Au-delà de cette réciprocité, un ensemble de syndicats sont vent debout contre le projet de ratification de l’accord par la France. Un pool d’opposants qui rassemblent 13 syndicats d’Air France pour l’essentiel. Ils ont pris la parole dans une « lettre ouverte à la représentation nationale » qui détaille leur opposition. Le premier point abordé concerne les impacts sociaux qui ne peuvent qu’être négatifs en termes d’emploi. Ils redoutent une fragilisation de la compagnie nationale, mais également un emploi pilote à des conditions moins intéressantes qu’en Europe. Ils estiment, en outre, que cet accord est déséquilibré, le Qatar ayant plus à prendre qu’à offrir, cela vaut pour la France, mais également pour l’Europe. Ils dénoncent surtout une concurrence totalement déloyale puisque Qatar Airways est accusée d’être largement subventionné par son état tout « en employant des conditions sociales rétrogrades ».
Cet état des subventions a été révélé il y a plusieurs années par les Américains. Les syndicats rappellent que Qatar Airways a été aidée durant la période difficile du COVID, cela sans contrepartie, ce qui n’est pas le cas d’Air France à qui de nombreuses exigences ont été demandées. « Nous avons été obligés en contrepartie des milliards d’aide de restituer des créneaux, d’abandonner des lignes à moins de deux heures trente de la Capitale, et d’accepter pas mal de contraintes. Le Qatar n’est pas dans ce cas, par ailleurs il n’a rien à nous apporter sur son réseau. La CGT est très défavorable à ce projet, l’État nous aide et en même temps, nous allons être très pénalisés par ce traité », explique Valérie Raphel de la CGT Air France.
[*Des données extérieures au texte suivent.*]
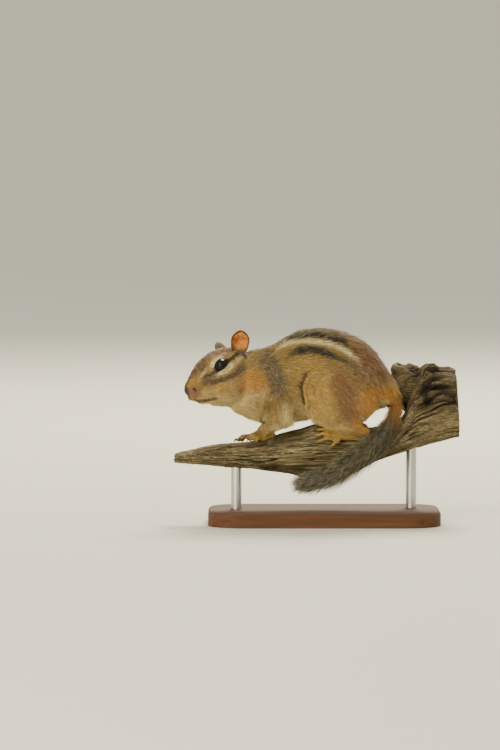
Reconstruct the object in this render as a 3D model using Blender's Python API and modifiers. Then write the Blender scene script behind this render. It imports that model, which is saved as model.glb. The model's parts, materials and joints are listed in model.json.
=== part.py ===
"""Eastern chipmunk crouching on a short length of broken branch, life size, on a plain display stand.

Metres, +Z up. The animal faces -X and its left side is towards -Y. The row's origin is the middle of the
stand's underside. Everything above the stand is modelled in a frame of its own, whose origin is at the level
of the feet, and lifted by one empty. Sizes in the tables are millimetres, turned to metres by mm().
"""

import math
import random

import bmesh
import bpy
import numpy as np
from mathutils import Euler, Matrix, Vector, bvhtree, kdtree, noise

GAP = 0.0003  # between neighbouring solids

# Body sizes of an adult, coat included. Heights are above the level of the feet.
NOSE_TIP = (-71.6, -14.0, 29.6)
HEAD_YAW = math.radians(25)  # the face turns towards the animal's left
HEAD_PITCH = math.radians(14)  # the nose points down
HEAD_ROLL = math.radians(12)  # the left side is held higher
EYE_RADIUS = 0.0040
EYE_PLACE = (22.4, -9.5, 6.3)  # from the nose tip, in the head's own frame
EAR_HEIGHT = 0.0150
EAR_WIDTH = 0.0108
EAR_THICKNESS = 0.0009
# Middle of each ear in the head's frame, where it points, and where its cup opens. The right one leans out.
EARS = {
    "left_ear": ((36.6, -11.2, 15.4), (0.42, -0.22, 1.0), (-0.40, -0.90, 0.0)),
    "right_ear": ((33.4, 11.6, 13.8), (0.12, 0.42, 1.0), (-0.55, 0.80, -0.2)),
}
TAIL_LOCK = 0.017  # the longest hairs of the tail
LEG_ENVELOPE = 1.3  # how far the cut that frees a leg from the trunk lies outside its forms

# Sections: place along the body, top, bottom and half width.
TRUNK_SECTIONS = [
    (-53, 44, 24, 6),
    (-45, 48.2, 17, 11.5),
    (-35, 51.4, 11.4, 15),
    (-25, 53.6, 9.2, 17.6),
    (-17, 57.6, 9.0, 19.4),
    (-9, 62.0, 9.6, 21.0),
    (5, 64.4, 12.2, 22.6),
    (18, 62.8, 12.0, 23.0),
    (30, 57.4, 12.4, 21.4),
    (38, 50.4, 17.0, 18.4),
    (45, 40.4, 19.6, 13.6),
    (50, 31.4, 20.6, 8.6),
    (52.4, 26.5, 22.5, 1.5),
]
HEAD_SECTIONS = [
    (0.3, 1.2, -2.6, 1.6),
    (1.6, 2.8, -5.2, 3.3),
    (4.2, 5.4, -8.5, 4.9),
    (8, 9.2, -10.6, 6.7),
    (12.5, 12.7, -12.3, 9.0),
    (19, 15.6, -15.2, 12.0),
    (26, 17.0, -17.8, 13.8),
    (33, 16.2, -18.6, 13.8),
    (40, 12.6, -15.0, 11.4),
    (44, 4.0, -6.0, 4.0),
]
# Lines cut in the face: back, up and radius.
MOUTH_LINE = [
    (4.2, -8.2, 0.5),
    (6.0, -9.5, 0.6),
    (8.5, -9.9, 0.6),
    (11.0, -9.8, 0.55),
    (13.5, -10.2, 0.5),
    (15.6, -10.8, 0.2),
]
NOSTRIL_LINE = [(2.6, -1.6, 0.4), (4.2, -2.4, 0.6), (4.8, -3.6, 0.55), (4.6, -4.8, 0.3)]
# Branch: place along it, top, bottom, middle's y and half width.
BRANCH_SECTIONS = [
    (-77.6, -7.6, -13.0, 1, 4.6),
    (-73, -6.6, -13.4, 1, 6.4),
    (-66, -5.0, -13.8, 0, 8.2),
    (-55, -2.6, -14.6, 0, 10.5),
    (-43, -1.2, -16.2, 0, 12.4),
    (-30, 0.8, -17.8, 0, 13.4),
    (-20, 3.2, -19.0, 0, 14.4),
    (-6, 6.2, -20.6, 0, 15.8),
    (3, 9.6, -21.8, 0, 16.6),
    (14, 8.6, -22.0, 0, 17.0),
    (26, 7.6, -18.6, 1, 17.0),
    (38, 7.8, -12.6, 3, 17.4),
    (48, 9.6, -9.4, 5, 18.4),
    (54, 15.0, -7.8, 7, 19.4),
    (60, 31.0, -6.0, 8, 20.4),
    (66, 40.4, -4.0, 9, 21.0),
    (76, 41.6, -1.4, 10, 21.0),
    (87, 39.6, 0.6, 11, 20.6),
]

# Display stand.
BASE_SIZE = (0.132, 0.074, 0.008)
BASE_CORNER = 0.020
BASE_MIDDLE_X = 8  # in the animal's frame
FOOT_LEVEL = 0.0475  # above the stand's underside
ROD_RADIUS = 0.003
ROD_PLACES = {"stand_rod_front": (-42, 0), "stand_rod_rear": (58, 8)}
ROD_SOCKET = 0.004  # how deep a rod sits in the base and in the branch


def mm(*values):
    return Vector([value * 0.001 for value in values])


HEAD_FRAME = Matrix.Translation(mm(*NOSE_TIP)) @ Euler((-HEAD_ROLL, -HEAD_PITCH, HEAD_YAW)).to_matrix().to_4x4()


# Scene and materials


def clear_scene():
    for obj in list(bpy.data.objects):
        bpy.data.objects.remove(obj)
    for name in ("chipmunk", "cutters"):
        collection = bpy.data.collections.new(name)
        bpy.context.scene.collection.children.link(collection)


def put_in(obj, collection_name):
    for collection in list(obj.users_collection):
        collection.objects.unlink(obj)
    bpy.data.collections[collection_name].objects.link(obj)
    return obj


def paint(obj, colour, roughness=0.8, metallic=0.0):
    finish = bpy.data.materials.new(obj.name)
    finish.use_nodes = True
    shader = finish.node_tree.nodes["Principled BSDF"]
    shader.inputs["Base Color"].default_value = (*colour, 1)
    shader.inputs["Roughness"].default_value = roughness
    shader.inputs["Metallic"].default_value = metallic
    obj.data.materials.clear()
    obj.data.materials.append(finish)


# Shapes


def link(name, mesh):
    obj = bpy.data.objects.new(name, mesh)
    bpy.data.collections["cutters"].objects.link(obj)
    return obj


def mesh_from(bm, name):
    mesh = bpy.data.meshes.new(name)
    bm.to_mesh(mesh)
    bm.free()
    return link(name, mesh)


def smooth_rows(rows, count):
    """Rows of numbers read from a smooth curve through the given rows, evenly in their first column."""
    rows = np.array(rows, float)
    at = rows[:, 0]
    slopes = np.gradient(rows, at, axis=0)
    out = []
    for place in np.linspace(at[0], at[-1], count):
        i = min(int(np.searchsorted(at, place, side="right")) - 1, len(at) - 2)
        span = at[i + 1] - at[i]
        t = (place - at[i]) / span
        out.append(
            (2 * t**3 - 3 * t**2 + 1) * rows[i]
            + (t**3 - 2 * t**2 + t) * span * slopes[i]
            + (3 * t**2 - 2 * t**3) * rows[i + 1]
            + (t**3 - t**2) * span * slopes[i + 1]
        )
    return out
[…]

Les syndicats estiment que c’est au moment où le transport aérien traverse la plus grave crise de son histoire que l’Europe décide d’ouvrir son ciel. De plus, personne ne croit réellement que les clauses contenues dans l’accord en matière de respect de la concurrence seront appliquées (concurrence équilibrée, contrats sociaux compatibles avec notre niveau de protection). Elles pourraient instaurer une véritable concurrence déloyale, inciter une captation des passagers des villes de province françaises vers le hub de Doha, ce qui pourrait alors fragiliser ceux de Lyon et de CDG. Alors, certes, cet accord a été lancé bien avant d’Emmanuel Macron à la présidence. Mais, il nuit à la visibilité de la politique française de soutien à l’aérien.